台湾校园民谣运动30年纪念
1975年,回到台湾的画家李双泽在一次演唱会上,向观众席投掷了一瓶可口可乐,并大喊“唱自己的歌”,这个今天看来有些夸张滑稽的举动开启了一个时代。也是那一年6月6日,杨弦、胡德夫、李双泽在举办新作发布会,会上推出的作品被收录到杨弦的专辑《中国现代民歌集》中,一场对华语流行音乐影响深远的“台湾校园民谣运动”序幕就此拉开。
30年过去了,从4月1日正式开始的经典民歌演唱会,宣告了这场盛大的回忆正式开始,人们又将听到《秋蝉》、《散场电影》、《乡间的小路》、《偈》……无数中年又开始怀想自己的青春时代,而回顾我们,我一直在问,我们的流行音乐的青春时代在哪里?也许是缺失了,为什么我们就没有这样一个可供纪念的时代呢?
原因非常复杂,但时代的焦虑症大概是首要原因。上世纪60年代,台湾经济开始复兴,再晚一点,第一代移民的后代渐渐成长起来,在政治上要求自己权利的同时,他们也开始不满足于台湾本土的闽南语歌谣、在台湾续上余韵的旧上海“时代曲”和西洋歌曲,以及传承了“时代曲”衣钵的本土原创歌曲,转而要求更清新的更能代表自己心声的歌谣,“校园民谣”由此应时而生。而我们的时代气氛并不是这样有脉络的,而是时断时续的,与“台湾校园民歌”气质相近的“知青歌谣”注定成不了气候,而90年代初高晓松掀起的“校园民谣”充满了叹息与哀愁,不过是80年代情绪的尾声,没有成为持续影响力的运动。从那以后,青年的生存环境渐趋、白热化,有消费能力的年轻人倒成长起来了,但仍然被现实生存的焦灼情绪感染着,没有心情酝酿这样一个沉潜又清新的时代。
而且,在上世纪70年代,台湾校园民谣初萌的时候,台湾的唱片公司就敏锐地捕捉到了这一潮流,以当时唱片制作的低成本,让唱片公司可以放手一搏,大量出版民歌作品,为这股风潮煽风点火。而以我们现今的唱片制作成本、运作机制以及盗版深入人心的程度,酝酿任何一种风潮,恐怕都是奢侈的和冒险的。

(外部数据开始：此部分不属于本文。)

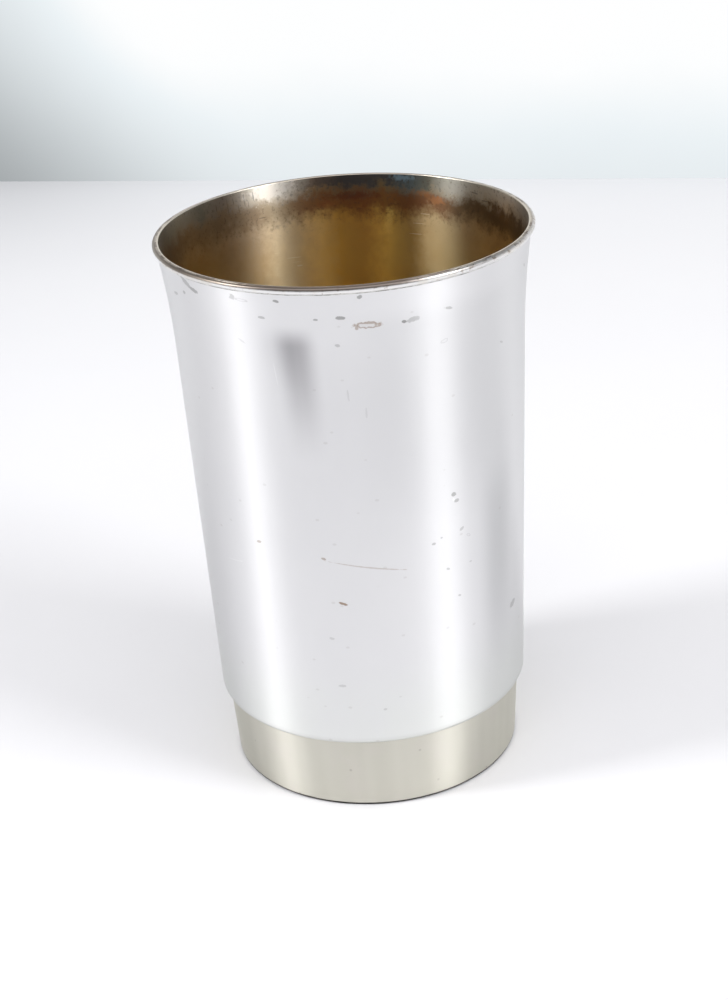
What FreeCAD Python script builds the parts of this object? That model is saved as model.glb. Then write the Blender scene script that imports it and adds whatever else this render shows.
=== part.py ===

30年过去,当初的那些人或者老了或者死去,让这个时代终于成了一个不可复制的青铜时代,只可纪念,只可偶然怀想,不可能再度身处其中。但或许有意外呢?或许忽然有股埋伏已久的暗流,有了足够的力量不再蛰伏,突然涌现出来,成为社会洪流,鼓舞着我们往前走呢?我们希望还能赶得上。